Between your shifts, you stop back in the Cafeteria for snacks, chatting with whoever is milling-about at that moment, wandering away to look at what others have been working on. Game tables, game rooms, resident artists’ newest pieces snug into a corner of a shelf, cozy reading nooks… you mingle your way to the Atrium and Herb Garden, to sniff at their extract-distilleries! Among the flowers, your Apiary’s colonies gently cull pollen for your tea. Angora rabbits in their own, private cave, lure you into a cloud of the softest marshmallow-fur for a while, their Breeder standing in quiet discussion with a few Textile Majors who moved-in recently to spin the luxurious bunny-fibers!

After that strong beer and an hour and a half of shoveling, that evening, you showered while watching the sunset, and sunk into the Lagoon to relax. Tomorrow afternoon is when the Bus arrives with the Friday Concert Ticket-Holders, to see the bands who we had invited to stay here with us, while they tour.

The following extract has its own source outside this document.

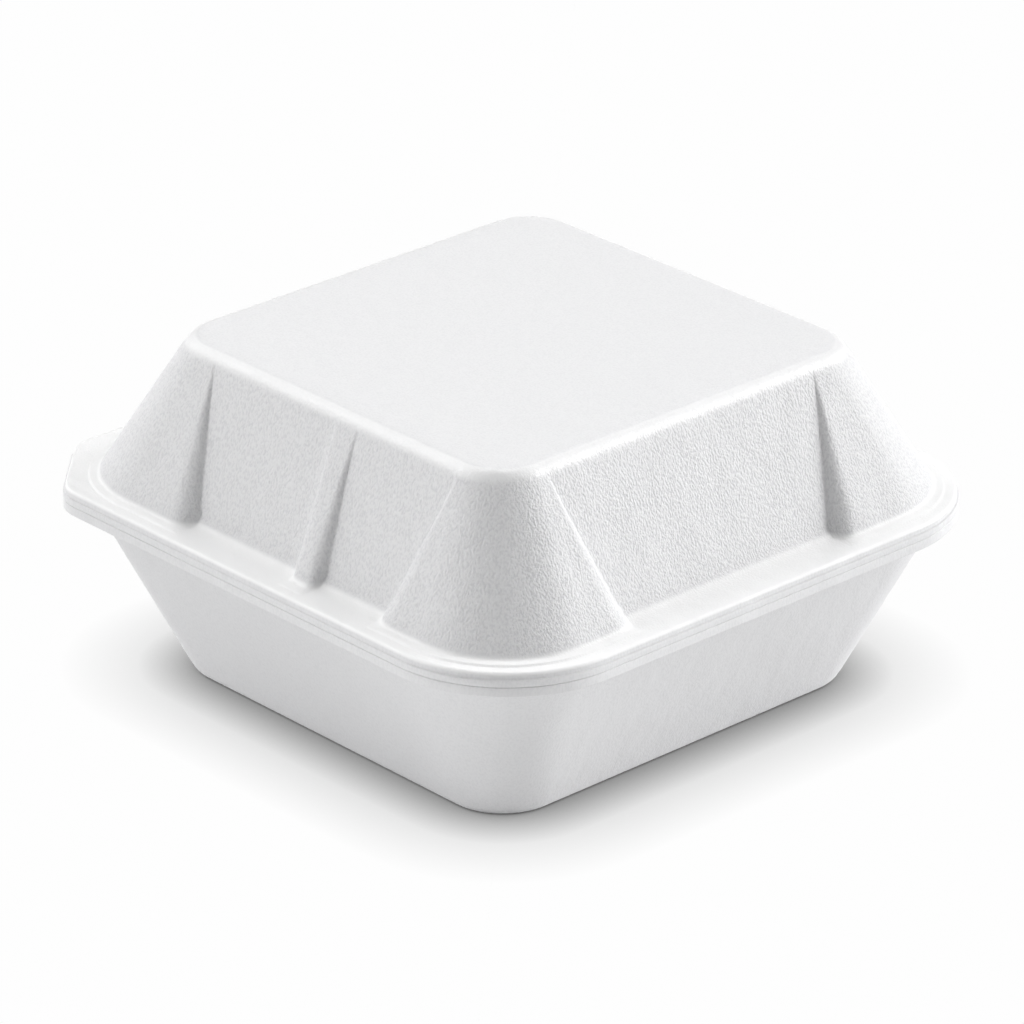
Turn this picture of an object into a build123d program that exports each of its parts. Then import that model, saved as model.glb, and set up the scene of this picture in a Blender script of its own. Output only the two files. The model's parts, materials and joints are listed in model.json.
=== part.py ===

Tonight is the quiet simplicity; tomorrow afternoon when the Visitors arrive, you’ll be managing the Booth of your friends’ Art Display — one of them has their new watercolors framed, and the other finished firing another grotesque sculpture! Every week, another few thousand folks get a good gander at your friends’ work, so interest is rising, which means prices do, too: you grin when they insist that you help put NEW stickers on their pieces. “$175? No. That’s… say $240. Worth it.”